Defined in alphagen/data/expression.py, the base class Expression supports recursive evaluation. The trees consist of three types of nodes:

  1. Features: Leaf nodes representing raw market data.

    • OPEN, CLOSE, HIGH, LOW, VOLUME, VWAP.
    • Implementation: Feature class. It fetches the specific column from the StockData tensor.
  2. Constants: Floating point numbers.

    • Implementation: Constant class. Broadcasts a single value to the shape of the data tensor.
  3. Operators: Functional nodes that combine or transform children nodes.

Operators List

The allowed operators are defined in alphagen/config.py and implemented in alphagen/data/expression.py.

Unary Operators

  • Abs(x): Absolute value.
  • Log(x): Natural logarithm.
  • Sign(x): Sign function (-1, 0, 1).

Binary Operators

  • Add(x, y), Sub(x, y), Mul(x, y), Div(x, y): Standard arithmetic.
  • Greater(x, y): Element-wise maximum (returns max(x, y)).
  • Less(x, y): Element-wise minimum.

Rolling Operators (Time-Series)

These operators require a DeltaTime (integer days) argument, e.g., Mean(Close, 10).
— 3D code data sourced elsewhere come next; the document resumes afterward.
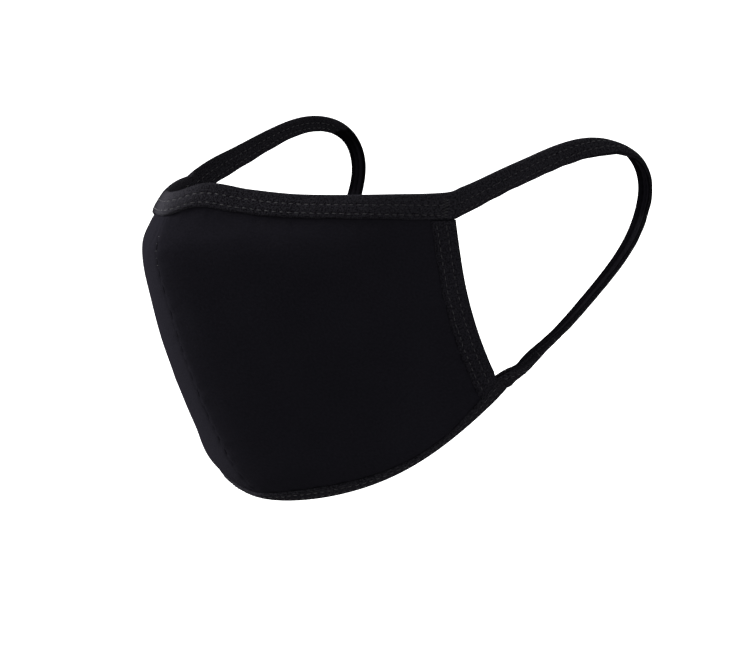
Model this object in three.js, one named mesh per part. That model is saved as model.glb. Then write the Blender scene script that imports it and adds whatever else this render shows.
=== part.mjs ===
// A plain black cloth face mask, in the shape it takes when it is worn.
// Two cut panels meet at a curved centre seam. A folded tape binds the top edge and
// another binds the bottom edge, and past the corners the tape becomes the ear loops.
// A narrow folded hem closes each panel's rear edge.
//
// Millimetres. X points to the wearer's left, Y to the back of the head, Z up.
// The origin is the middle of the nose bridge, just above the seam's upper end.
import * as THREE from "three";

// ---------------------------------------------------------------- driving dimensions
const PANEL_THICKNESS = 1;
const TAPE_WALL = 1.0;
const GAP = 0.3;
const BINDING_WIDTH = 9.7;
const HEM_WIDTH = 10;
const LOOP_THICKNESS = 2;
const LOOP_CURL = 1;
const LOOP_END_CLEARANCE = 2;
const LOOP_END_WIDTH = 8.8;
const EDGE_IN_FOLD = 1.7;
const RIDGE_ROUNDING = 3;
const RISE_SCALE = 4.8;

const PANEL_COLUMNS = 18;
const OPEN_ROWS = 18;
const LOOP_STEPS = 56;

const QUARTER_TURN = Math.PI / 2;
const FINE_STEP = 1e-3;
const DEPTH_STEPS = 400;

// Levels down the mask, from the top edge to the bottom edge. Each one is a line that runs
// from the centre ridge back to the side edge. flare is how fast it leaves the ridge
// backwards, and full and rise are how far the cheek stands out and up between the two.
const LEVELS = [
  { at: 0.00, ridgeY: -5.3, ridgeZ: -2.2, sideX: 68.5, sideY: 62.3, sideZ: -2.5, flare: 0.78, full: 0, rise: 0 },
  { at: 0.08, ridgeY: -10.7, ridgeZ: -11.0, sideX: 68.6, sideY: 62.2, sideZ: -9.0, flare: 0.75, full: 0, rise: 0 },
  { at: 0.18, ridgeY: -15.6, ridgeZ: -23.5, sideX: 68.5, sideY: 63.8, sideZ: -19.0, flare: 0.65, full: 0, rise: 0 },
  { at: 0.34, ridgeY: -9.4, ridgeZ: -44.0, sideX: 67.8, sideY: 68.0, sideZ: -35.5, flare: 0.54, full: 0, rise: 0 },
  { at: 0.55, ridgeY: 1.8, ridgeZ: -70.0, sideX: 66.0, sideY: 75.1, sideZ: -51.0, flare: 0.50, full: 0.6, rise: 0 },
  { at: 0.74, ridgeY: 14.6, ridgeZ: -92.2, sideX: 65.0, sideY: 81.8, sideZ: -62.8, flare: 0.48, full: 1.6, rise: 0.2 },
  { at: 0.86, ridgeY: 24.2, ridgeZ: -104.7, sideX: 65.4, sideY: 84.0, sideZ: -67.0, flare: 0.45, full: 3.4, rise: 0.6 },
  { at: 0.93, ridgeY: 33.6, ridgeZ: -110.6, sideX: 65.2, sideY: 85.3, sideZ: -69.3, flare: 0.38, full: 3.2, rise: 1.0 },
  { at: 1.00, ridgeY: 42.7, ridgeZ: -112.8, sideX: 61.0, sideY: 93.6, sideZ: -73.4, flare: 0.18, full: -1.8, rise: 1.6 },
];

// The top edge rises over the nose bridge, a little to the wearer's left of the seam, and
// dips over the cheeks, more on the wearer's right. Swing -1 is the right corner and 1 the
// left one, and lift is added to the height of the uppermost level.
const TOP_EDGE = [
  { swing: -1.00, lift: -2.4 },
  { swing: -0.88, lift: -3.2 },
  { swing: -0.60, lift: -5.0 },
  { swing: -0.34, lift: -4.6 },
  { swing: -0.16, lift: -2.4 },
  { swing: 0.00, lift: -1.2 },
  { swing: 0.09, lift: 2.3 },
  { swing: 0.20, lift: 0.2 },
  { swing: 0.34, lift: -1.4 },
  { swing: 0.66, lift: -1.0 },
  { swing: 0.88, lift: -0.5 },
  { swing: 1.00, lift: 0.0 },
];

// The left ear loop from the upper corner, over the ear and down to the lower corner.
// turn is the ribbon's turn about its own route in degrees: 0 lies flat against the cheek.
const LOOP_ROUTE = [
  { x: 69.0, y: 73.0, z: -4.2, turn: -2, width: 8.0 },
  { x: 69.8, y: 84.0, z: -0.4, turn: -6, width: 7.4 },
  { x: 71.2, y: 97.0, z: 3.8, turn: -14, width: 7.1 },
  { x: 72.3, y: 109.0, z: 7.5, turn: -24, width: 7.0 },
  { x: 73.4, y: 120.4, z: 9.9, turn: -36, width: 6.9 },
  { x: 74.0, y: 131.0, z: 10.1, turn: -54, width: 6.8 },
  { x: 74.2, y: 140.2, z: 7.8, turn: -72, width: 6.2 },
  { x: 74.1, y: 146.8, z: 2.8, turn: -85, width: 5.4 },
  { x: 73.9, y: 149.9, z: -4.6, turn: -90, width: 5.2 },
  { x: 73.6, y: 148.9, z: -13.0, turn: -90, width: 5.1 },
  { x: 73.0, y: 143.2, z: -24.6, turn: -90, width: 5.0 },
  { x: 72.0, y: 134.6, z: -34.6, turn: -88, width: 5.0 },
  { x: 70.2, y: 123.5, z: -45.4, turn: -84, width: 5.3 },
  { x: 67.9, y: 112.2, z: -55.6, turn: -78, width: 5.8 },
  { x: 65.6, y: 102.4, z: -63.2, turn: -66, width: 6.6 },
  { x: 64.2, y: 95.2, z: -69.0, turn: -50, width: 7.0 },
];

// ---------------------------------------------------------------- curves through a table
// A smooth value between the rows of a table, by cubic pieces whose slopes at each row come
// from the rows on either side.
function slopeAt(table, key, column, row) {
  const before = table[Math.max(row - 1, 0)];
  const after = table[Math.min(row + 1, table.length - 1)];
  return (after[column] - before[column]) / (after[key] - before[key]);
}

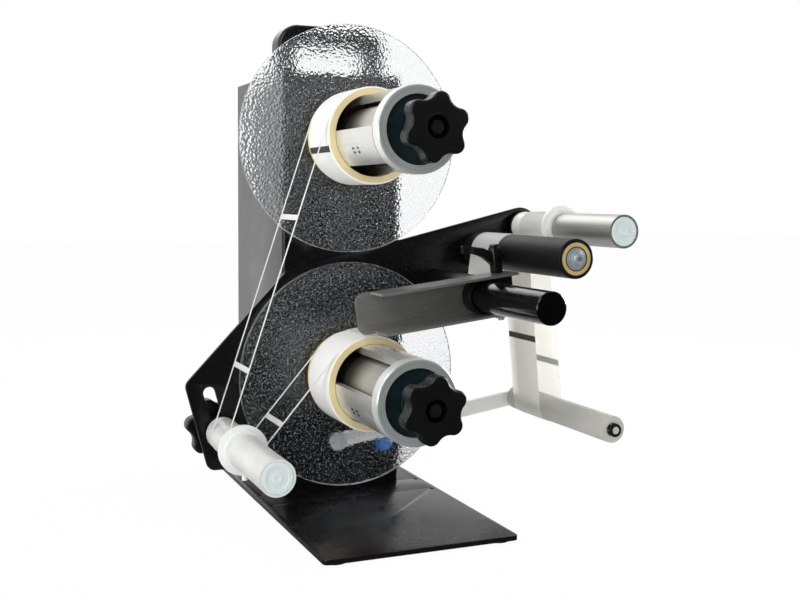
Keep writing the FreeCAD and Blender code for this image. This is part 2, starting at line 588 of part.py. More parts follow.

  • Ref(x, d): The value of x d days ago (shift).
  • Mean(x, d): Rolling moving average over d days.
  • Sum(x, d): Rolling sum.
  • Std(x, d): Rolling standard deviation.
  • Var(x, d): Rolling variance.
  • Max(x, d), Min(x, d): Rolling max/min.
  • Delta(x, d): Difference: x(t) - x(t-d).
  • WMA(x, d): Weighted Moving Average.
  • EMA(x, d): Exponential Moving Average.

Pair Rolling Operators

  • Cov(x, y, d): Rolling covariance between x and y over d days.
  • Corr(x, y, d): Rolling correlation.

Parsing

AlphaGen includes a robust parser in alphagen/data/parser.py. It converts string representations into executable expression trees.

from alphagen.data.parser import parse_expression

# Convert string to tree
expr = parse_expression("Sub(Div(Close, Open), 1.0)")

# Evaluate on data
# returns a PyTorch tensor of shape (days, stocks)
result = expr.evaluate(stock_data)